[Discuss] How to keep '-' in bash args

[pw]

Justin Rebelo wrote:
> pw wrote:
>> Can anyone tell me how to ensure (sh flags ??) that
>> bash doesn't strip '-' from the front end of
>> arguments passed to a shell script?
>>
>> ie: sh script.sh  -myarg
>>
>> #!/bin/bash
>> #script.sh
>> echo "$1"
>>
>>
>> returns:
>> myarg instead of -myarg
> 
> man bash
> search for "--"
> 

On second thought/look the problem does not appear
to be what I thought it was since echoing back the
arguments by value (ie: echo $1 ; echo $2) produces '-'.

The problem seems to be with ${N} where N is the ordinal of the
argument.

ie:

for ARG in `seq 1 256`; do
	echo "${ARG}";
done

Apparently this doesn't work very well with bash
and has become inconsistent with several other shells.
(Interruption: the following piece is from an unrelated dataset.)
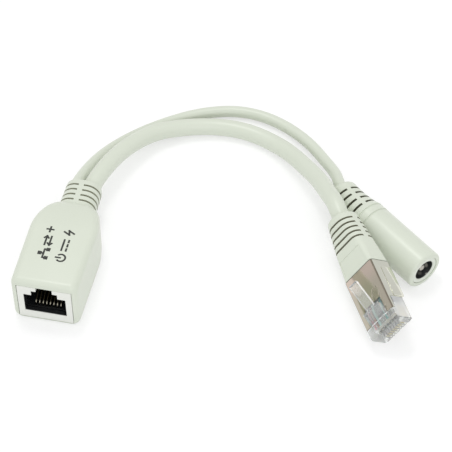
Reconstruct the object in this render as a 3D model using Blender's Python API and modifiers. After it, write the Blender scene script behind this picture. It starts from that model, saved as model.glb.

It appears that I should be using 'getopts' instead
of this.

ie:

#!/bin/bash
#test2.sh

while getopts .flag1:flag2:flag3:flagn. OPTION
	case $OPTION in
		flag1)
			echo $OPTARG;
		;;
		flag2)
			echo $OPTARG;
		;;
		flag3)
			echo $OPTARG;
		;;
		flagn)
			echo $OPTARG;
		;;
		?)
			echo "bad arg";
	esac
done


test2.sh -flag1 one -flag2 two -flag3 three -flagn en -flagz

outputs:

one
two
three
en
bad arg

Peter